The penultimate episode of the series ramps up the stakes, and even with allies at his side, the Mandalorian is in more trouble than ever before
PUBLISHED DEC 18, 2019
Kuiil (Nick Nolte), the Mandalorian (Pedro Pascal) and Cara Dune (Gina Carano) return to Navarro (screengrab)
Kuiil (Nick Nolte), the Mandalorian (Pedro Pascal) and Cara Dune (Gina Carano) return to Navarro (screengrab)

There are some episodes that retroactively make the episodes before them even better than they originally were. This episode of 'The Mandalorian' has the opposite effect.

It makes the preceding filler episodes feel even more frustrating, as they were keeping the show from what feels like its true potential. The latest episode of 'The Mandalorian' is parsecs above the rest and highlights just how much of the season's episodes can be skipped. 

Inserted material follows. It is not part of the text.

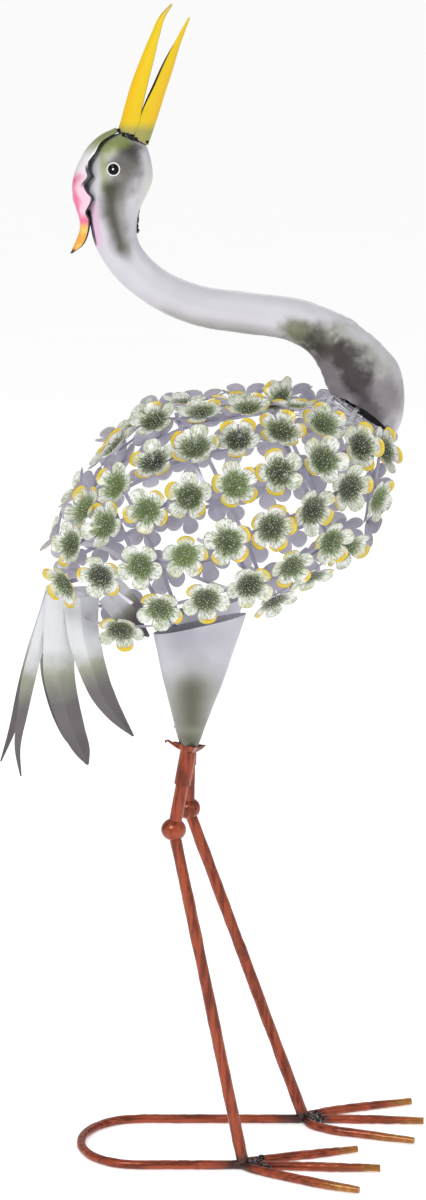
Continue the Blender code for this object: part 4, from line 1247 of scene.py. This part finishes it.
SOLDER_FROM = Vector((-0.0815, 0.0, 0.8965))
SOLDER_TO = Vector((-0.0585, 0.0, 0.8865))
SOLDER_HALF_WIDTH = 0.0082
SOLDER_DROPS = 24
solder = []
chance = random.Random(12)
for number in range(SOLDER_DROPS):
    share = number / (SOLDER_DROPS - 1)
    centre = SOLDER_FROM.lerp(SOLDER_TO, share)
    half_width = SOLDER_HALF_WIDTH * math.sin(math.pi * min(max(share, 0.12), 0.88))
    for sign in (-1.0, 1.0):
        radius = chance.uniform(0.0012, 0.0020) + 0.0008 * math.sin(math.pi * share) ** 2
        stray = Vector((chance.uniform(-0.001, 0.001), half_width * sign, chance.uniform(-0.0015, 0.0015)))
        solder.append((centre + stray, radius))
beak_solder = melted("beak_solder", solder, 0.0005)
hammer(beak_solder, 0.0010, 0.0016)
fit(beak_solder, [weld], [], crease=60.0)

# Eyes: a white enamel ring round a glossy black dome on each side of the head, with one painted
# white glint.

EYE_PLACE = Vector((-0.0850, 0.0196, 0.8660))
EYE_TURN = math.radians(6.0)
EYE_RADIUS = 0.0046
DOME_FLATNESS = 0.50
RING_RADIUS = 0.0051
RING_THICKNESS = 0.0007
GLINT_RADIUS = 0.0009
GLINT_PLACE = (0.0, 0.0003, 0.0023)
GLINT_FLATNESS = 0.4

eye_black = Finish("eye_black", roughness=0.16, gloss=0.12)
eye_cloud = eye_black.grain(300.0, 2.0)
eye_black.wear("Base Color", eye_black.mix(eye_cloud, (0.002, 0.002, 0.002), (0.006, 0.005, 0.005)))
eye_white = Finish("eye_white", roughness=0.3)
eye_white.clouded(400.0, (0.60, 0.60, 0.58), (0.86, 0.86, 0.84), 400.0, 0.2, 0.0003)


def eye(side, sign):
    """Dome, ring and glint of one eye, turned to face out from the head."""
    place = Vector((EYE_PLACE.x, sign * EYE_PLACE.y, EYE_PLACE.z))
    bpy.ops.mesh.primitive_uv_sphere_add(segments=40, ring_count=20, radius=EYE_RADIUS)
    dome = bpy.context.object
    dome.scale = (1.0, 1.0, DOME_FLATNESS)
    bpy.ops.object.transform_apply(location=False, rotation=False, scale=True)
    dome.data.materials.append(eye_black.material)
    bpy.ops.mesh.primitive_torus_add(major_segments=48, minor_segments=12, major_radius=RING_RADIUS,
                                     minor_radius=RING_THICKNESS)
    ring = bpy.context.object
    ring.data.materials.append(eye_white.material)
    bpy.ops.mesh.primitive_uv_sphere_add(segments=16, ring_count=8, radius=GLINT_RADIUS,
                                         location=GLINT_PLACE)
    glint = bpy.context.object
    glint.scale = (1.0, 1.0, GLINT_FLATNESS)
    glint.data.materials.append(eye_white.material)
    join([dome, ring, glint])
    dome.name = "eye_dome_" + side
    dome.rotation_euler = (-sign * math.pi / 2, 0.0, sign * EYE_TURN)
    dome.location = place
    fit(dome, [], ["eye_" + side], crease=60.0)


eye("near", -1.0)
eye("far", 1.0)

# Tail: a bustle of creased sheet feathers, layered from the middle outwards, white at the root and
# airbrushed through olive to warm dark grey at the tips.

FEATHERS = {
    "inner": (-1.0, 0.0120, 0.0130, (
        (0.0122, -0.0082, 0.0110), (0.0022, -0.0292, 0.0085), (-0.0073, -0.0532, 0.0060),
        (-0.0153, -0.0822, 0.0058), (-0.0203, -0.1092, 0.0045), (-0.0253, -0.1432, 0.0024),
        (-0.0228, -0.1672, 0.0006))),
    "second": (-1.0, 0.0148, 0.0230, (
        (0.0172, -0.0082, 0.0165), (0.0118, -0.0512, 0.0135), (0.0118, -0.0772, 0.0132),
        (0.0168, -0.1022, 0.0120), (0.0240, -0.1252, 0.0098), (0.0318, -0.1440, 0.0060),
        (0.0355, -0.1540, 0.0010))),
    "third": (-0.85, 0.0196, 0.0340, (
        (0.0087, -0.0172, 0.0150), (0.0125, -0.0552, 0.0130), (0.0190, -0.0782, 0.0118),
        (0.0280, -0.1012, 0.0098), (0.0392, -0.1185, 0.0066), (0.0537, -0.1358, 0.0008))),
    "outer": (-0.70, 0.0216, 0.0400, (
        (0.0102, -0.0242, 0.0100), (0.0242, -0.0387, 0.0098), (0.0352, -0.0487, 0.0070),
        (0.0462, -0.0572, 0.0010))),
}
FAR_INNER_SPINE = (
    (0.0102, -0.0082, 0.0110), (-0.0018, -0.0342, 0.0070), (-0.0128, -0.0632, 0.0055),
    (-0.0228, -0.0982, 0.0045), (-0.0318, -0.1332, 0.0030), (-0.0420, -0.1612, 0.0006))
FEATHER_CREASE = 0.30
FAR_SWING = math.radians(4.5)
FEATHER_COLUMNS = 8

tail_paint = Finish("tail_airbrush", roughness=0.34, metallic=0.15, coat=0.15)
down_feather = tail_paint.node("ShaderNodeAttribute", {"attribute_name": "down"}, output="Fac")
tail_cloud = tail_paint.grain(40.0)
tail_hair = tail_paint.grain(160.0, 3.0, (1.0, 1.0, 0.12))
drop = down_feather + tail_cloud * 0.20 - 0.10
tail_colour = tail_paint.coats(
    tail_paint.mix(tail_hair, (0.60, 0.61, 0.63), (0.72, 0.73, 0.75)),
    (tail_paint.fade(drop, 0.30, 0.48), (0.30, 0.31, 0.24)),
    (tail_paint.fade(drop, 0.42, 0.66), (0.135, 0.120, 0.125)),
    (tail_paint.fade(drop, 0.70, 1.0) * 0.6, (0.075, 0.065, 0.065)))
tail_paint.wear("Base Color", tail_colour)
tail_paint.wear("Roughness", 0.28 + tail_cloud * 0.18)
tail_paint.dent(tail_hair + tail_cloud, 0.2, 0.0012)


def swung(spine):
    """The spine turned about its root, so that its tip swings back towards the tail."""
    root_x, root_z = spine[0][:2]
    turned = []
    for x, z, half in spine:
        ahead, below = x - root_x, z - root_z
        turned.append((root_x + ahead * math.cos(FAR_SWING) + below * math.sin(FAR_SWING),
                       root_z - ahead * math.sin(FAR_SWING) + below * math.cos(FAR_SWING), half))
    return turned


def feather(name, hangs_at, y_root, y_tip, spine, sign):
    """Creased sheet along a spine that hangs from a share of the body's axis."""
    root = BODY_CENTRE + BODY_FORWARD * BODY_HALF_LENGTH * hangs_at
    run = flow(spine, 0.0020, axes=2)
    mesh = bmesh.new()
    down_layer = mesh.verts.layers.float.new("down")
    rows = []
    for index, (x, z, half) in enumerate(run):
        before, after = run[max(index - 1, 0)], run[min(index + 1, len(run) - 1)]
        heading = Vector((after[0] - before[0], 0.0, after[1] - before[1])).normalized()
        across = Vector((heading.z, 0.0, -heading.x))
        share = index / (len(run) - 1)
        middle = root + Vector((x, sign * (y_root + (y_tip - y_root) * share), z))
        row = []
        for column in range(-FEATHER_COLUMNS, FEATHER_COLUMNS + 1):
            side = column / FEATHER_COLUMNS
            ridge = half * FEATHER_CREASE * (1.0 - abs(side)) ** 1.35
            vertex = mesh.verts.new(middle + across * half * side + Vector((0.0, sign * ridge, 0.0)))
            vertex[down_layer] = share
            row.append(vertex)
        rows.append(row)
    join_rows(mesh, rows)
    bmesh.ops.recalc_face_normals(mesh, faces=mesh.faces)
    item = from_mesh("feather_" + name, [mesh])
    hammer(item, 0.0010, 0.016)
    thicken(item, PLATE, 0.0)
    fit(item, [tail_paint], ["tail_feather_" + name], crease=28.0)


for name, (hangs_at, y_root, y_tip, spine) in FEATHERS.items():
    for side, sign in (("near", -1.0), ("far", 1.0)):
        if side == "far":
            spine = FAR_INNER_SPINE if name == "inner" else swung(spine)
        feather("%s_%s" % (name, side), hangs_at, y_root, y_tip, spine, sign)

# Studio: a plain pale floor, soft light from above and both sides, and the camera where the
# photograph was taken from, looking slightly down.

bpy.ops.mesh.primitive_plane_add(size=2000.0, location=(0.0, 0.0, -0.0002))
floor = bpy.context.object
floor.name = "studio_floor"
backdrop = Finish("studio_floor_paint", roughness=0.85)
floor_cloud = backdrop.grain(3.0, 2.0)
backdrop.wear("Base Color", backdrop.mix(floor_cloud, (0.90, 0.90, 0.90), (0.93, 0.93, 0.93)))
backdrop.shader.inputs["Emission Color"].default_value = (1.0, 1.0, 1.0, 1.0)
backdrop.shader.inputs["Emission Strength"].default_value = 0.50
floor.data.materials.append(backdrop.material)

world = bpy.data.worlds.new("studio")
world.use_nodes = True
world.node_tree.nodes["Background"].inputs["Color"].default_value = (1.0, 1.0, 1.0, 1.0)
world.node_tree.nodes["Background"].inputs["Strength"].default_value = 0.50
bpy.context.scene.world = world


def softbox(name, place, aim, size, power):
    """Square soft lamp aimed at a place."""
    bpy.ops.object.light_add(type="AREA", location=place)
    lamp = bpy.context.object
    lamp.name = name
    lamp.data.shape = "SQUARE"
    lamp.data.size = size
    lamp.data.energy = power
    lamp.rotation_euler = (Vector(aim) - Vector(place)).to_track_quat("-Z", "Y").to_euler()


softbox("key_light", (-1.2, -2.2, 2.8), (0.0, 0.0, 0.55), 1.0, 52.0)
softbox("fill_light", (2.2, -1.8, 1.6), (0.0, 0.0, 0.55), 1.6, 12.0)
softbox("back_light", (0.6, 2.4, 2.4), (0.0, 0.0, 0.6), 1.6, 10.0)

PHOTO_HEIGHT = 1200.0
FOCAL_LENGTH_IN_PIXELS = 2863.8
SENSOR = 36.0
LOOK_DOWN = 12.175
CAMERA_PLACE = (-0.003, -2.4, 1.0167)

camera_data = bpy.data.cameras.new("photo_camera")
camera = bpy.data.objects.new("photo_camera", camera_data)
bpy.context.scene.collection.objects.link(camera)
camera.location = CAMERA_PLACE
camera.rotation_euler = (math.radians(90.0 - LOOK_DOWN), 0.0, 0.0)
camera_data.sensor_fit = "AUTO"
camera_data.sensor_width = SENSOR
camera_data.lens = FOCAL_LENGTH_IN_PIXELS / PHOTO_HEIGHT * SENSOR
camera_data.clip_end = 3000.0
bpy.context.scene.camera = camera
bpy.context.scene.view_settings.view_transform = "Standard"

The episode begins with a message from Greef Karga (Carl Weathers), who informs the Mandalorian (Pedro Pascal) what happened after Mando's last stand on Navarro, where he escaped with the child (Baby Yoda to the rest of the Internet).

The client (Werner Herzog) and the Imperial Stormtroopers under his employ have occupied the town, disrupting Bounty Hunters Guild activity in the search for the Mandalorian, Greef shares.

Greef wants Mando to bring Baby Yoda back to lure the client to a meeting, then kill the client, ending the threat, after which Greef will clear Mando's name (uh, figuratively speaking), and everyone goes home happy.

Mando being Mando, he takes nothing Greef says at face value — he's going to need help. He gathers a crew of familiar faces — Kuiil (Nick Nolte), Cara Dune (Gina Carano) and even IG-11 (Taika Waititi), who has been reprogrammed by Kuiil even if Mando still doesn't trust him.

There is something epic about the gathering of this crew, especially for a character who has been alone for so long. The group doesn't all trust one another either, and tensions are high as they prepare for battle — later joined by Greef Karga and a few bounty hunters.

It is exciting and entertaining, and watching it all unfold feels like this is what the show ought to have been all along — and indeed, it is what the promotional material for the series seemed to promise it would be. 

This episode is 'The Mandalorian' at its finest. For a 35-minute episode, it somehow packs in a lot of story into very little time with what seems like effortless ease — none of the pacing is rushed, every scene and every story is given its own time.

The mysteries we've been waiting on answers for all-season aren't yet revealed — but enough is revealed to provide some satisfaction that the questions surrounding Baby Yoda are at least being explored.

It makes you wonder whether the Mandalorian was supposed to be a live-action movie. You could watch Episodes 1, 3, 7 and presumably 8 and it would be a complete story in its own right.

Yes, there are episodes that flesh out Kuiil and Cara Dune's characters a little more, but nothing about the episodes that featured them reveals information that a person can't glean from just watching Episode 7 and assuming that the Mandalorian has met them before.

Even IG-11 could have been any random droid found by Kuiil, with no connection to the Mandalorian whatsoever. 

The episode is bittersweet. It shows you the best of what 'The Mandalorian' can be, while all but admitting the episodes leading up to it were more or less a waste of time that would have been more forgivable if the show had released all of its episodes at once.

We're glad the show got here, but really, it took them long enough. The next episode of 'The Mandalorian' airs December 27, on Disney+.